Records shown -
/---

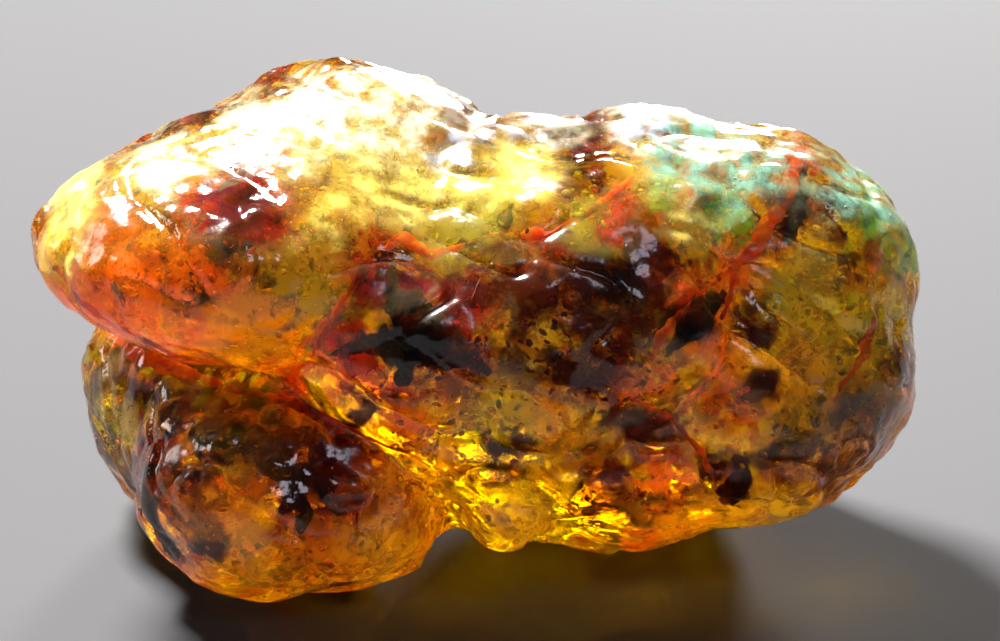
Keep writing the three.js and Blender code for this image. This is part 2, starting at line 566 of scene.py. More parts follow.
def shape_skin(bm, settings):
    """Folds, ripples and chips, fading out towards the flats that the nodule stands on."""
    spheres = chip_spheres(bm, settings)
    moves = []
    for vert in bm.verts:
        fade = smooth_step(0.2 * MM, 1.6 * MM, vert.co.z - LOWEST.z)
        target = vert.co + vert.normal * relief_at(vert.co, settings) * fade
        ragged = 0.7 * MM * noise.noise_vector(vert.co / (2.4 * MM))
        for centre, radius, spot, reach in spheres:
            offset = target + ragged - centre
            if (vert.co - spot).length < reach and offset.length < radius:
                pushed = centre - ragged + offset.normalized() * radius
                target = target.lerp(pushed, fade)
        moves.append(target)
    for vert, target in zip(bm.verts, moves):
        target.z = max(target.z, LOWEST.z)
        vert.co = target


def nodule_skin(settings):
    """The nodule's outer skin: the CAD solid's shape, its facets worn away and its fine relief put on."""
    bm = worn_solid(settings.voxel, settings.smoothing)
    shape_skin(bm, settings)
    ease(bm, 0.3)
    bm.normal_update()
    return bm


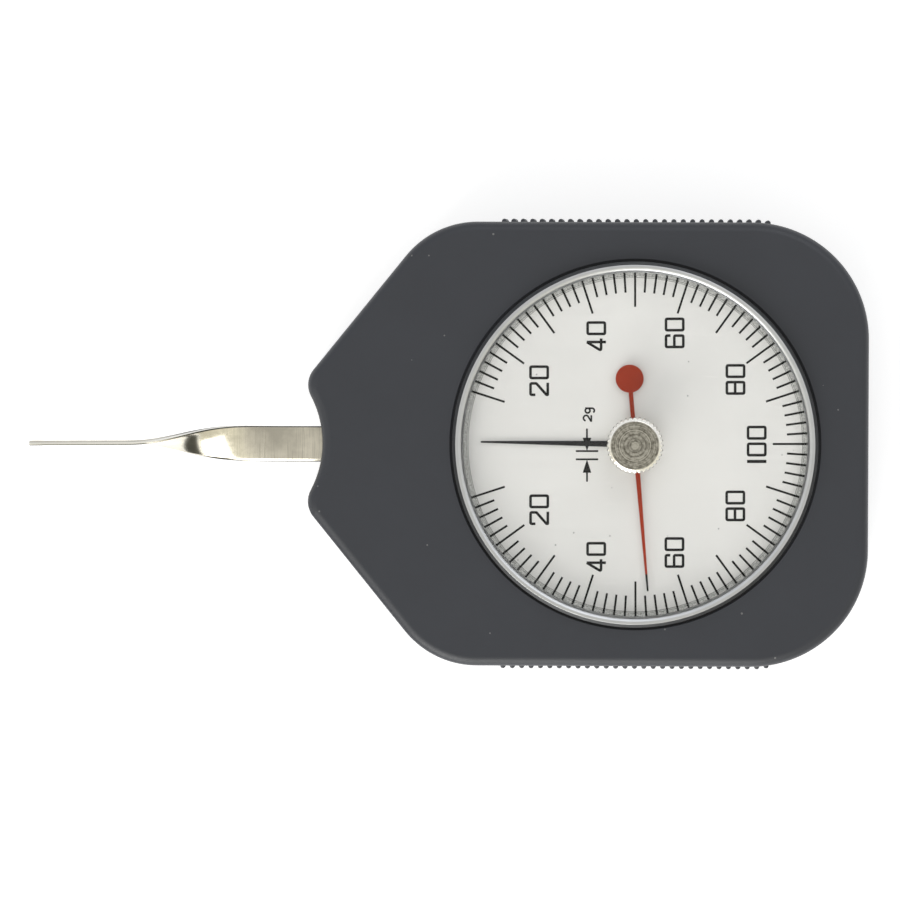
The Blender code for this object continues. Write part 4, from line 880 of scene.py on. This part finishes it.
def build_back_shell():
    seam = CASE_THICKNESS / 2 - PARTING_GAP / 2
    tongue_top = seam + TONGUE_HEIGHT
    step = CASE_WALL - TONGUE_THICKNESS
    shell = shell_blank("back_shell", REAR_FILLET, 0.0, 1, seam, step, tongue_top, REAR_FLOOR)
    bore = SCREW_HEAD_RADIUS + SCREW_PLAY
    post_top = REAR_FLOOR + POST_HEIGHT
    posts = movement_posts()
    added = rods(bore + REAR_BOSS_WALL, REAR_FLOOR / 2, tongue_top, screw_places())
    added += rods(POST_RADIUS, REAR_FLOOR / 2, post_top, [spot for spot, _ in posts])
    ribs = rib_mesh(REAR_FILLET + RIB_END_LAND, seam - RIB_END_LAND / 2)
    head_end = SCREW_SEAT + SEAT_GAP
    shank = SCREW_RADIUS + SCREW_PLAY
    hole = [
        (0, -OVERRUN),
        (bore + HEAD_BORE_LEAD, -OVERRUN),
        (bore + HEAD_BORE_LEAD, 0.0),
        (bore, HEAD_BORE_LEAD),
        (bore, head_end),
        (shank, head_end),
        (shank, tongue_top + OVERRUN),
        (0, tongue_top + OVERRUN),
    ]
    holes = [turned("hole", hole, spot) for spot in screw_places()]
    holes += [rod(POST_HOLE, tip - SEAT_GAP, post_top + OVERRUN, spot) for spot, tip in posts]
    place_shell("back_shell", "rear_cover", shell, added, ribs, [slot_mesh(), gathered(holes)])


def build_case_screws():
    """Slotted screws at the back, each slot turned its own way."""
    crown = SCREW_RECESS
    tip = SCREW_SEAT + SCREW_LENGTH
    head = SCREW_HEAD_RADIUS
    profile = [
        (0, tip),
        (SCREW_RADIUS / 2, tip),
        (SCREW_RADIUS, tip - SCREW_RADIUS / 2),
        (SCREW_RADIUS, SCREW_SEAT),
        (head, SCREW_SEAT),
        (head, crown + 0.35 * SCREW_HEAD_HEIGHT),
        (0.85 * head, crown + 0.08 * SCREW_HEAD_HEIGHT),
        (0.5 * head, crown),
        (0, crown),
    ]
    reach = head + OVERRUN
    half = 0.16 * head
    for i, (spot, turn) in enumerate(zip(screw_places(), SCREW_SLOT_TURNS)):
        body = turned("screw", profile, spot, 0.12 * MM)
        outline = rotated(rectangle(-reach, -half, reach, half), radians(turn))
        outline = [(spot[0] + x, spot[1] + y) for x, y in outline]
        slot = prism("slot", outline, crown - OVERRUN, crown + 0.5 * SCREW_HEAD_HEIGHT)
        mesh = combine("screw", body, [slot], "DIFFERENCE")
        node = f"case_screw_{i + 1}"
        place(f"back_screw_{i + 1}", mesh, "case", node, origin=spot)


# Bezel group


def build_bezel():
    low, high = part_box("bezel")
    top = high.z
    flange = BEZEL_SEAT + SEAT_GAP
    clip_low, clip_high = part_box("bezel_clip")
    groove = SKIRT_OUTER - CLIP_GROOVE_DEPTH
    groove_low = clip_low.z - CLIP_PLAY
    groove_high = clip_high.z + CLIP_PLAY
    rim_inner = LIP_RADIUS + LIP_SLOPE_WIDTH
    rim_outer = rim_inner + RIM_WIDTH
    outer = rim_outer + RIM_SHOULDER
    profile = [
        (SKIRT_INNER, low.z),
        (SKIRT_OUTER, low.z),
        (SKIRT_OUTER, groove_low),
        (groove, groove_low),
        (groove, groove_high),
        (SKIRT_OUTER, groove_high),
        (SKIRT_OUTER, flange),
        (outer, flange),
        (outer, top - 2.4 * RIM_SHOULDER),
        (rim_outer + 0.1 * MM, top - RIM_SHOULDER),
        (rim_outer, top),
        (rim_inner + 0.12 * MM, top),
        (rim_inner - 0.06 * MM, top - 0.05 * MM),
        (LIP_RADIUS + 0.56 * LIP_SLOPE_WIDTH, top - 0.25 * LIP_SLOPE_DROP),
        (LIP_RADIUS, top - LIP_SLOPE_DROP),
        (LIP_RADIUS, top - LIP_THICKNESS),
        (SKIRT_INNER, top - LIP_THICKNESS),
    ]
    place_turned("bezel_rim", profile, 0.06 * MM, "bezel_ring", "bezel")


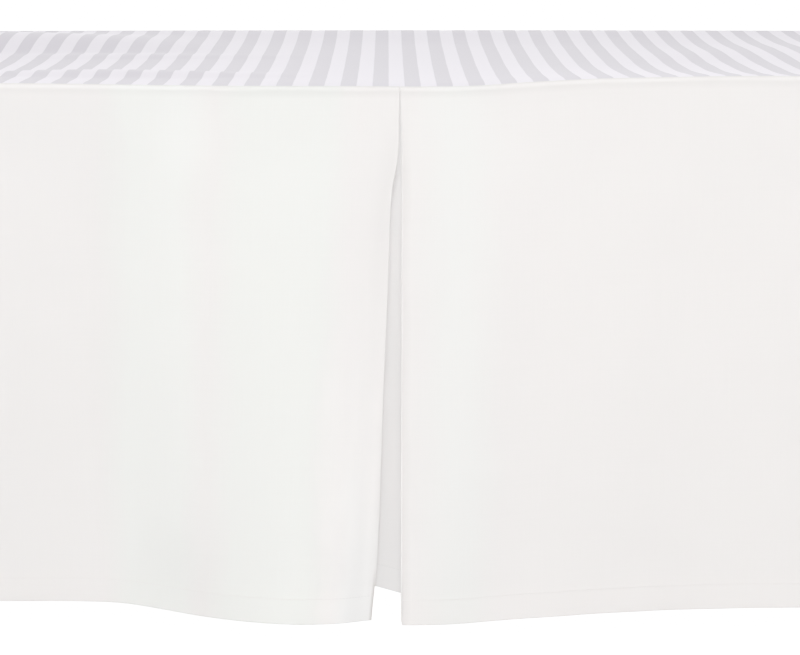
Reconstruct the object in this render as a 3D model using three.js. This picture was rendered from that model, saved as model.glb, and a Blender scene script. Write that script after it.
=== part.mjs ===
// A tailored cot bed skirt on a plain bed base, in millimetres, +Z up, front towards -Y.
// A striped cloth deck lies on the base's board, and four white drops hang from the deck's edges to just above the floor.
// The front drop is one length of cloth with an inverted pleat in its middle. Pieces sewn together are a seam's width apart.
import * as THREE from "three";

// ---- Driving dimensions ----
const SKIRT_LENGTH = 1320.8; // over the long sides of the deck, 52 in
const SKIRT_WIDTH = 711.2; // over the short sides of the deck, 28 in
const DROP = 418; // from the deck's seam to the hem
const FLOOR_GAP = 12; // from the floor to a straight hem
const CLOTH = 1; // thickness of the cloth
const SEAM_GAP = 0.3; // between pieces that are sewn or fitted together
const BOARD_CLEARANCE = 5.5; // from the back of a drop to the side of the board, which leaves room for the pleat's layers
const EDGE_ROLL = 6; // radius in which a drop turns over the edge of the deck
const HEM_HEIGHT = 25; // turned-up hem at the foot of a drop
const SIDE_HEM = 12; // turned-back hem at a drop's upright edges
const HEM_EXTRA = 1; // what a hem adds at the back of the cloth
const CORNER_GAP = 2.5; // from a drop's upright edge to the corner line
const MITRE_LENGTH = 40; // over which a drop's top edge is drawn in to the corner's mitre

// ---- Pleat ----
const PLEAT_DEPTH = 98; // from the middle of the front to the pleat's inner folds
const CREASE_RADIUS = 0.7; // of every fold where the pleat is caught in the seam
const FOLD_START = CREASE_RADIUS + CLOTH / 2 + SEAM_GAP / 2; // from the middle to where a front fold begins to turn
const LEFT_FOLD_TURN = 42; // degrees by which the face is turned back where it meets the fold, at the hem
const RIGHT_FOLD_TURN = 13;
const INNER_FOLDS = { radius: 2.5, out: 3, leftDrift: -12, rightDrift: -16 }; // at the hem
const INNER_FOLD_SETBACK = 2.1; // of the inner folds behind the seam's plane, at the seam

// ---- Bed base ----
const BOARD_THICKNESS = 20;
const BOARD_ROUNDING = 9; // of its edges
const BOARD_CORNER = 4; // radius of its corners, seen from above, on top of that
const RAIL_INSET = 15;
const RAIL_THICKNESS = 20;
const RAIL_HEIGHT = 70;
const LEG_SIDE = 45;

const DECK_HEIGHT = FLOOR_GAP + DROP; // of the middle of the deck's cloth
const HALF_LENGTH = SKIRT_LENGTH / 2 - CLOTH / 2; // to the middle of an end drop's cloth
const HALF_WIDTH = SKIRT_WIDTH / 2 - CLOTH / 2; // to the middle of a long drop's cloth
const RIGHT_ANGLE = Math.PI / 2;

// How far each drop's hem stands out from the plane of its seam, along its length. Negative is towards the bed.
const FRONT_LEFT_HEM = [
  { along: -658, out: 4 },
  { along: -560, out: 2 },
  { along: -430, out: -6 },
  { along: -314, out: -11 },
  { along: -251, out: -11 },
  { along: -220, out: -6 },
  { along: -188, out: 12 },
  { along: -157, out: 34 },
  { along: -125, out: 53 },
  { along: -94, out: 65 },
  { along: -63, out: 64 },
  { along: -46, out: 56 },
  { along: -26, out: 38 },
];
const FRONT_RIGHT_HEM = [
  { along: 6.6, out: 62 },
  { along: 31, out: 56 },
  { along: 63, out: 48 },
  { along: 94, out: 42 },
  { along: 126, out: 37 },
  { along: 157, out: 32 },
  { along: 189, out: 26 },
  { along: 220, out: 22 },
  { along: 307, out: 21 },
  { along: 430, out: 14 },
  { along: 560, out: 6 },
  { along: 658, out: 5 },
];
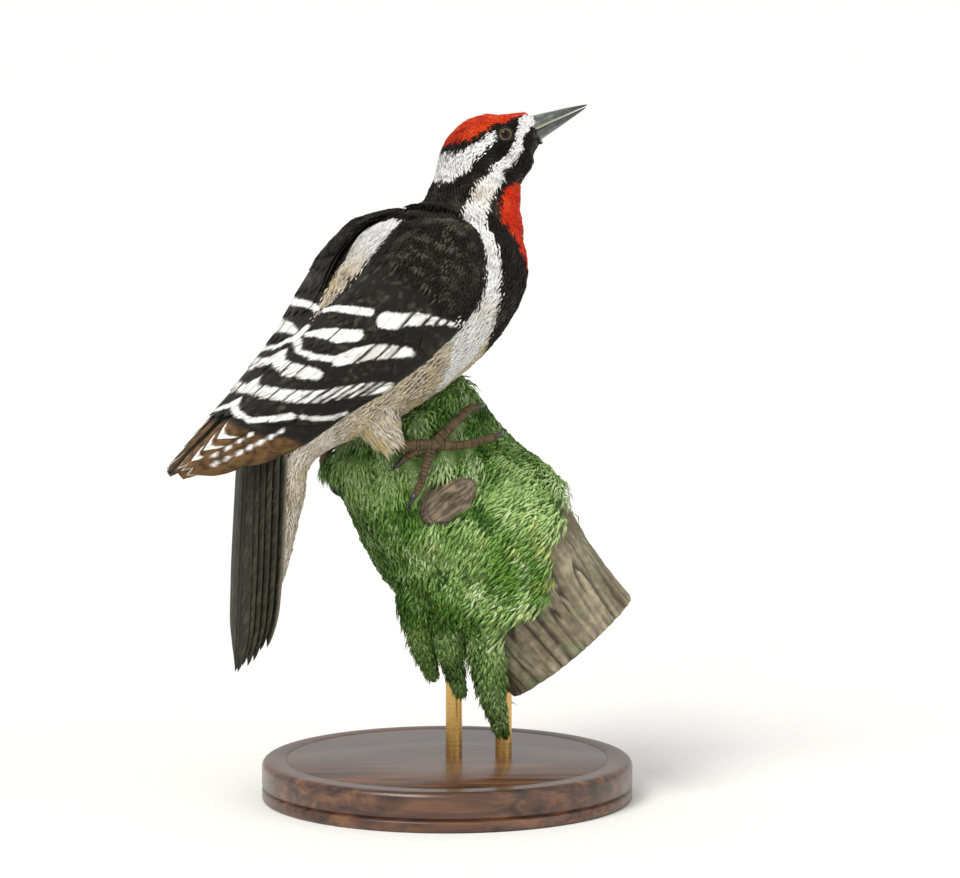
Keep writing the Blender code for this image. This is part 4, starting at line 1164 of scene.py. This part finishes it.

\---

Requirements -
Go through the data above and find the lines with the word "code". Copy each of those lines.

Worked answer -
Keep writing the three.js and Blender code for this image. This is part 2, starting at line 566 of scene.py. More parts follow.
The Blender code for this object continues. Write part 4, from line 880 of scene.py on. This part finishes it.
Keep writing the Blender code for this image. This is part 4, starting at line 1164 of scene.py. This part finishes it.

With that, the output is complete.